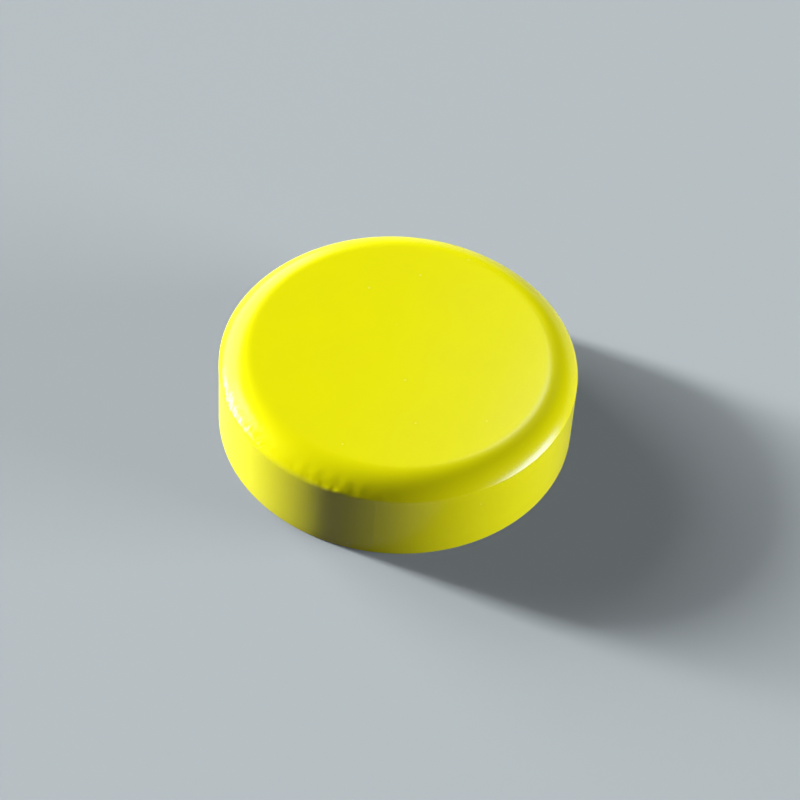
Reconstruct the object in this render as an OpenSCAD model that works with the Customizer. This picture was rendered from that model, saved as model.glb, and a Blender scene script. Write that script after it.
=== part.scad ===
// Disc magnet: a flat round magnet sealed inside one moulded skin of glossy plastic.
// The origin is the centre of the flat underside, and +Z is the axis, towards the rounded face.

/* [Disc] */
// Diameter over the straight wall
disc_d = 16.3; // [10:0.1:30]
// Height of the straight wall, from the underside to the parting line
wall_h = 3.6; // [1.5:0.1:8]

/* [Shoulder] */
// How far the shoulder reaches in from the wall to the edge of the flat top
shoulder_w = 1.5; // [1.2:0.1:4]
// How far the flat top stands above the parting line
shoulder_rise = 0.8; // [0.3:0.05:1.1]

/* [Foot] */
// Radius on the edge round the underside
foot_r = 0.1; // [0.05:0.05:0.6]

/* [Hidden] */
skin_colour = [0.9, 0.89, 0.03];
$fn = 180;

wall_x = disc_d / 2;
top_z = wall_h + shoulder_rise;
foot_x = wall_x - foot_r;

// The shoulder is one arc: tangent to the flat top, it comes down to the wall at the parting line
shoulder_r = (pow(shoulder_w, 2) + pow(shoulder_rise, 2)) / (2 * shoulder_rise);
shoulder_x = wall_x - shoulder_w;
shoulder_z = top_z - shoulder_r;

// Half section of the lower mould half: flat underside, rounded foot and straight wall
module skirt_section() {
    translate([foot_x, foot_r]) circle(r = foot_r);
    square([foot_x, wall_h]);
    translate([0, foot_r]) square([wall_x, wall_h - foot_r]);
}

// Half section of the upper mould half: the flat top, and the arc from it down to the crease
module crown_section() {
    square([shoulder_x, top_z]);
    intersection() {
        translate([shoulder_x, shoulder_z]) circle(r = shoulder_r);
        translate([shoulder_x, wall_h]) square([shoulder_w, shoulder_rise]);
    }
}

// Half section of the whole disc, turned about the axis to make it
module disc_section() {
    skirt_section();
    crown_section();
}

module disc_magnet() {
    color(skin_colour) rotate_extrude() disc_section();
}

disc_magnet();
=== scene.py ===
"""Looks of a glossy lemon-yellow disc magnet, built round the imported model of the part.

The disc stands on the world origin with +Z along its axis. All lengths are in metres and all
angles in degrees, unless a description says otherwise. Azimuths run from +X towards +Y.
"""

import logging
import math
from dataclasses import dataclass, field
from enum import Enum

import bmesh
import bpy
from mathutils import Matrix, Vector, noise


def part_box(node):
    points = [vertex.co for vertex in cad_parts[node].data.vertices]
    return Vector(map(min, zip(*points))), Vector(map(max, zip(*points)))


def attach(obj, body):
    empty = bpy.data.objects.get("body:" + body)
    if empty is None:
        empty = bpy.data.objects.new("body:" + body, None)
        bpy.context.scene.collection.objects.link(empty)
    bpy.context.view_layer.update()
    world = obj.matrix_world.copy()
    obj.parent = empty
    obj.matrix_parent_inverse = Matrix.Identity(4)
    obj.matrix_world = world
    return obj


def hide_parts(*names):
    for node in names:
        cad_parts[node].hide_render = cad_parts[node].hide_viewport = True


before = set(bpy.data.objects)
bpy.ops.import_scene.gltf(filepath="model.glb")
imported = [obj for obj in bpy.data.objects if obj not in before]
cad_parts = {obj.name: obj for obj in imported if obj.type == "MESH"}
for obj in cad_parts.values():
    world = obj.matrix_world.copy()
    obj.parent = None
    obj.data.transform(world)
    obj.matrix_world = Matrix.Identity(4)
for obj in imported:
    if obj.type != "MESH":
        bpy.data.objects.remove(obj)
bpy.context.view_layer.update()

log = logging.getLogger("disc_magnet")

MM = 0.001
DISC_NODE = "disc_magnet"
DISC_BODY = "root"

FULL_TURN = 360.0
HALF_TURN = 180.0
# The values between which a noise mostly lies
NOISE_START = 0.3
NOISE_STOP = 0.7
# The middle of a light's face, as a share of its width or height
FACE_MIDDLE = 0.5

Colour = tuple[float, float, float]


class Zone(Enum):
    """The stretches of the disc's section, from the axis underneath round to the axis on top."""

    UNDERSIDE = "underside"
    FOOT = "foot"
    WALL = "wall"
    CREASE = "crease"
    SHOULDER = "shoulder"
    TOP = "top"


@dataclass(frozen=True)
class SectionPoint:
    """One point of the half section.

    Attributes:
        r: Distance from the axis.
        z: Height.
        tilt: Angle of the surface's normal from +Z, in radians.
        zone: The stretch that the point belongs to.
        past_crease: On the wall and the shoulder, the distance along the section from the crease,
            positive towards the top. Elsewhere 0.
    """

    r: float
    z: float
    tilt: float
    zone: Zone
    past_crease: float


def bell(offset: float, width: float) -> float:
    """Gives a smooth hump that is 1 at no offset and fades out over the width."""
    return math.exp(-((offset / width) ** 2))


def turn_between(azimuth: float, other: float) -> float:
    """Gives the signed angle from one azimuth to another, in degrees from -180 to 180."""
    return (azimuth - other + HALF_TURN) % FULL_TURN - HALF_TURN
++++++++
→ DIRECTION
Extract the listing in its entirety, matching it exactly.

→ EXPECTED OUTPUT
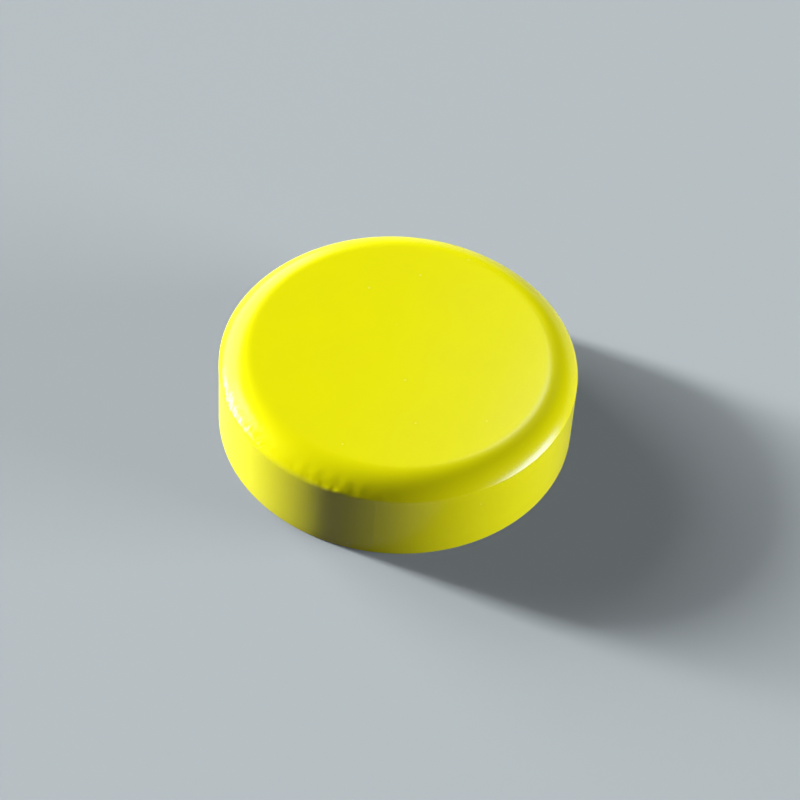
Reconstruct the object in this render as an OpenSCAD model that works with the Customizer. This picture was rendered from that model, saved as model.glb, and a Blender scene script. Write that script after it.
=== part.scad ===
// Disc magnet: a flat round magnet sealed inside one moulded skin of glossy plastic.
// The origin is the centre of the flat underside, and +Z is the axis, towards the rounded face.

/* [Disc] */
// Diameter over the straight wall
disc_d = 16.3; // [10:0.1:30]
// Height of the straight wall, from the underside to the parting line
wall_h = 3.6; // [1.5:0.1:8]

/* [Shoulder] */
// How far the shoulder reaches in from the wall to the edge of the flat top
shoulder_w = 1.5; // [1.2:0.1:4]
// How far the flat top stands above the parting line
shoulder_rise = 0.8; // [0.3:0.05:1.1]

/* [Foot] */
// Radius on the edge round the underside
foot_r = 0.1; // [0.05:0.05:0.6]

/* [Hidden] */
skin_colour = [0.9, 0.89, 0.03];
$fn = 180;

wall_x = disc_d / 2;
top_z = wall_h + shoulder_rise;
foot_x = wall_x - foot_r;

// The shoulder is one arc: tangent to the flat top, it comes down to the wall at the parting line
shoulder_r = (pow(shoulder_w, 2) + pow(shoulder_rise, 2)) / (2 * shoulder_rise);
shoulder_x = wall_x - shoulder_w;
shoulder_z = top_z - shoulder_r;

// Half section of the lower mould half: flat underside, rounded foot and straight wall
module skirt_section() {
    translate([foot_x, foot_r]) circle(r = foot_r);
    square([foot_x, wall_h]);
    translate([0, foot_r]) square([wall_x, wall_h - foot_r]);
}

// Half section of the upper mould half: the flat top, and the arc from it down to the crease
module crown_section() {
    square([shoulder_x, top_z]);
    intersection() {
        translate([shoulder_x, shoulder_z]) circle(r = shoulder_r);
        translate([shoulder_x, wall_h]) square([shoulder_w, shoulder_rise]);
    }
}

// Half section of the whole disc, turned about the axis to make it
module disc_section() {
    skirt_section();
    crown_section();
}

module disc_magnet() {
    color(skin_colour) rotate_extrude() disc_section();
}

disc_magnet();
=== scene.py ===
"""Looks of a glossy lemon-yellow disc magnet, built round the imported model of the part.

The disc stands on the world origin with +Z along its axis. All lengths are in metres and all
angles in degrees, unless a description says otherwise. Azimuths run from +X towards +Y.
"""

import logging
import math
from dataclasses import dataclass, field
from enum import Enum

import bmesh
import bpy
from mathutils import Matrix, Vector, noise


def part_box(node):
    points = [vertex.co for vertex in cad_parts[node].data.vertices]
    return Vector(map(min, zip(*points))), Vector(map(max, zip(*points)))


def attach(obj, body):
    empty = bpy.data.objects.get("body:" + body)
    if empty is None:
        empty = bpy.data.objects.new("body:" + body, None)
        bpy.context.scene.collection.objects.link(empty)
    bpy.context.view_layer.update()
    world = obj.matrix_world.copy()
    obj.parent = empty
    obj.matrix_parent_inverse = Matrix.Identity(4)
    obj.matrix_world = world
    return obj


def hide_parts(*names):
    for node in names:
        cad_parts[node].hide_render = cad_parts[node].hide_viewport = True


before = set(bpy.data.objects)
bpy.ops.import_scene.gltf(filepath="model.glb")
imported = [obj for obj in bpy.data.objects if obj not in before]
cad_parts = {obj.name: obj for obj in imported if obj.type == "MESH"}
for obj in cad_parts.values():
    world = obj.matrix_world.copy()
    obj.parent = None
    obj.data.transform(world)
    obj.matrix_world = Matrix.Identity(4)
for obj in imported:
    if obj.type != "MESH":
        bpy.data.objects.remove(obj)
bpy.context.view_layer.update()

log = logging.getLogger("disc_magnet")

MM = 0.001
DISC_NODE = "disc_magnet"
DISC_BODY = "root"

FULL_TURN = 360.0
HALF_TURN = 180.0
# The values between which a noise mostly lies
NOISE_START = 0.3
NOISE_STOP = 0.7
# The middle of a light's face, as a share of its width or height
FACE_MIDDLE = 0.5

Colour = tuple[float, float, float]


class Zone(Enum):
    """The stretches of the disc's section, from the axis underneath round to the axis on top."""

    UNDERSIDE = "underside"
    FOOT = "foot"
    WALL = "wall"
    CREASE = "crease"
    SHOULDER = "shoulder"
    TOP = "top"


@dataclass(frozen=True)
class SectionPoint:
    """One point of the half section.

    Attributes:
        r: Distance from the axis.
        z: Height.
        tilt: Angle of the surface's normal from +Z, in radians.
        zone: The stretch that the point belongs to.
        past_crease: On the wall and the shoulder, the distance along the section from the crease,
            positive towards the top. Elsewhere 0.
    """

    r: float
    z: float
    tilt: float
    zone: Zone
    past_crease: float


def bell(offset: float, width: float) -> float:
    """Gives a smooth hump that is 1 at no offset and fades out over the width."""
    return math.exp(-((offset / width) ** 2))


def turn_between(azimuth: float, other: float) -> float:
    """Gives the signed angle from one azimuth to another, in degrees from -180 to 180."""
    return (azimuth - other + HALF_TURN) % FULL_TURN - HALF_TURN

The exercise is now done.